Dan McLaughlin writes for National Review Online that the latest health scare ought to prompt a significant change on Capitol Hill.
It’s time for Congress to follow the rest of the country and work remotely. That means taking unprecedented steps that both houses have resisted for years. While it would be a good thing to expand remote-voting capacity permanently, now is not the time to leverage a crisis into long-term reforms; short-term measures that prove workable can be assessed later for their long-term viability. Remote voting should be passed immediately as a short-term emergency measure and reevaluated after the present crisis has passed.

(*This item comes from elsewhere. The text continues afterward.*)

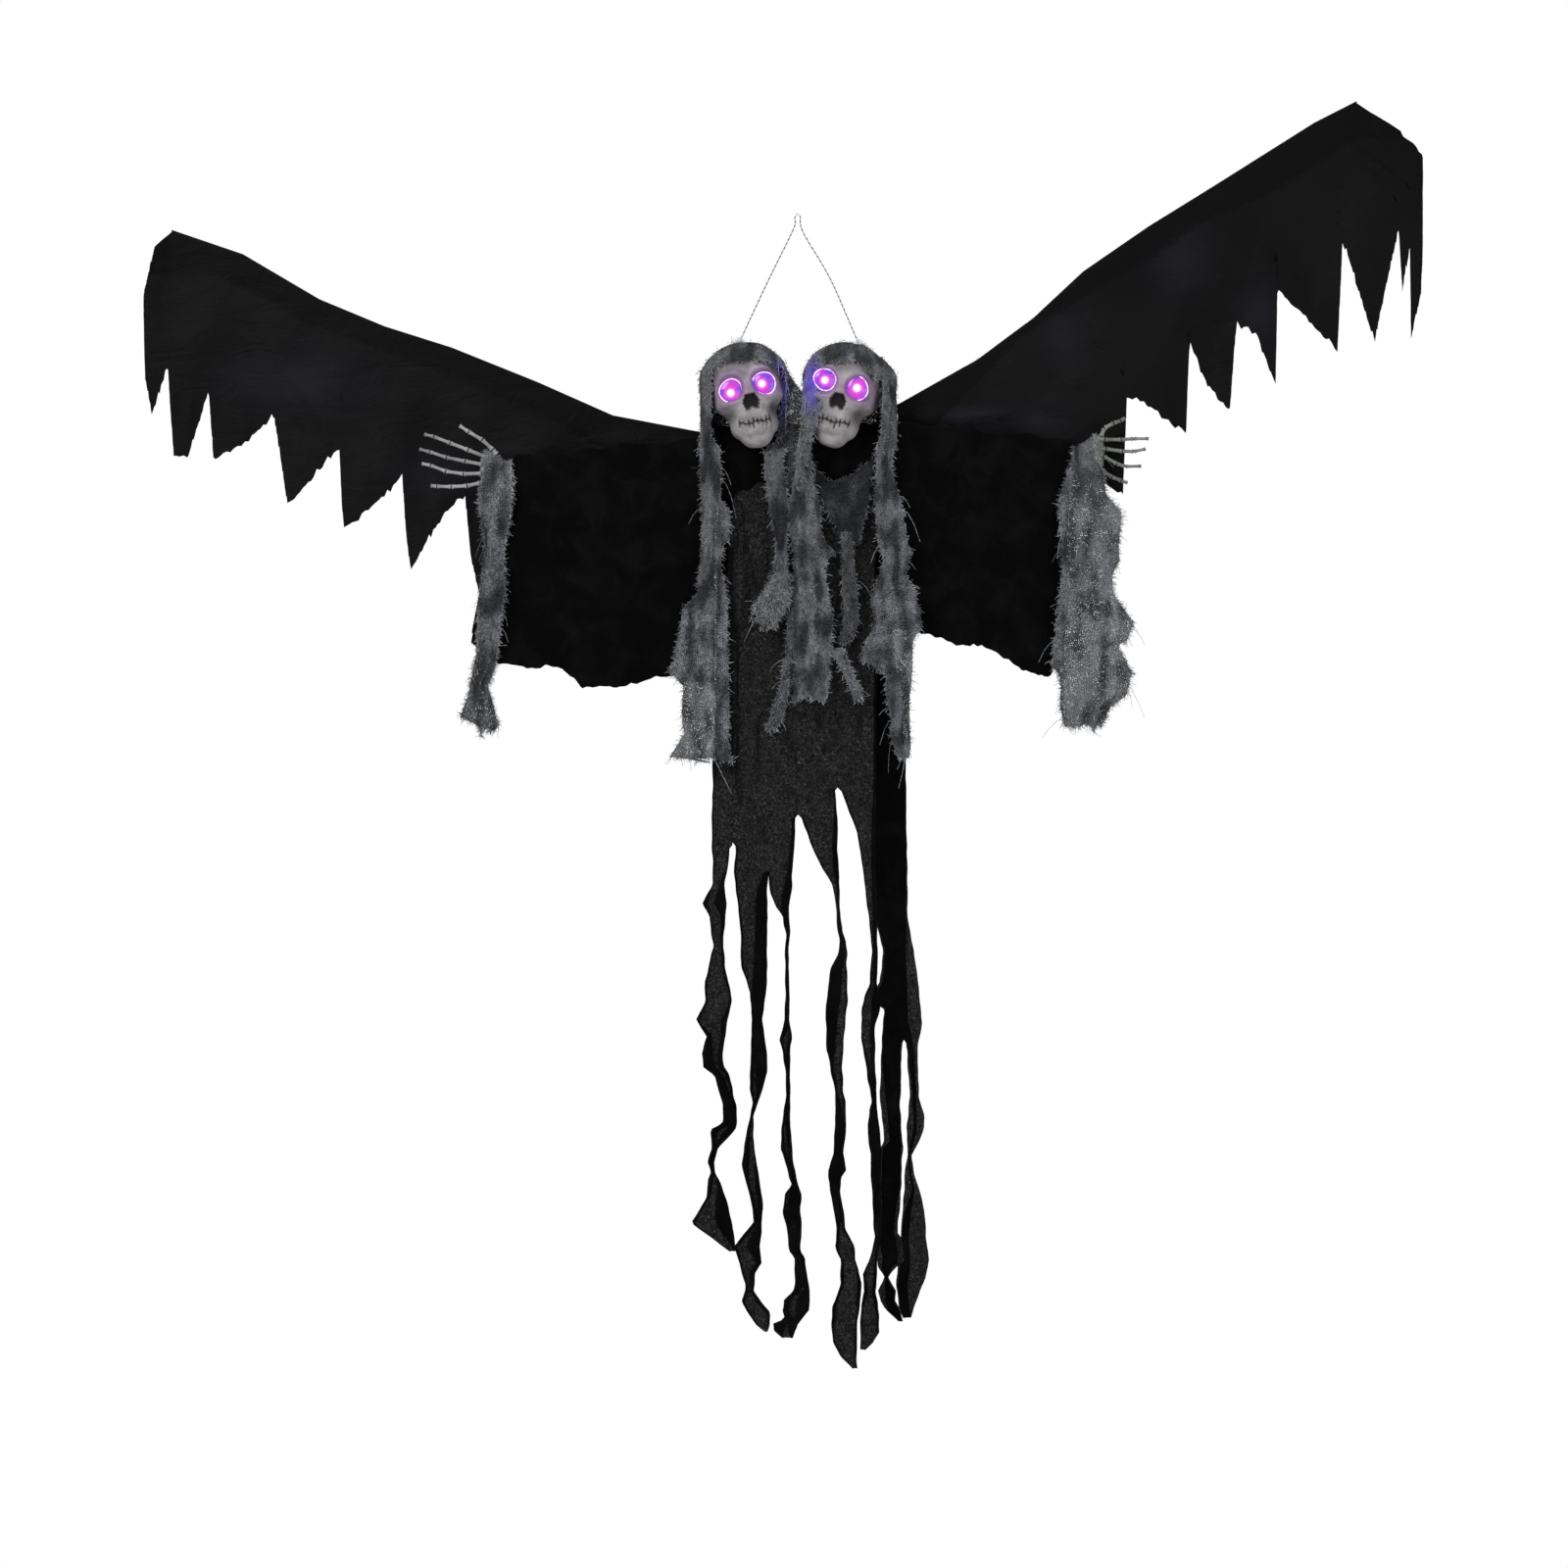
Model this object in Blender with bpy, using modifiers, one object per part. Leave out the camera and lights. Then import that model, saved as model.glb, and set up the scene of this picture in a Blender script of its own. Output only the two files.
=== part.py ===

Remote voting could never be a full substitute for the presence of Congress in Washington. Our representatives frequently need to meet with each other and their staffs and receive briefings, many of them involving information that is more securely delivered in person in the Capitol than over any network. Public hearings require physical presence. But much of Congress’s staff work could already be done outside D.C., and the challenges of security for 535 people voting on bills are not significant. If necessary, each member could still have a (younger, D.C.-resident) staff proxy on site to verify the vote cast. Remote voting would ensure that the business of Congress could go on without large physical gatherings of infected or vulnerable representatives. If it proves workable, it could also lengthen the amount of time members of Congress could spend in their home states and districts without ignoring their core duties.
The need is bipartisan, but it would prevent the vagaries of illness from unsettling the partisan balance of power.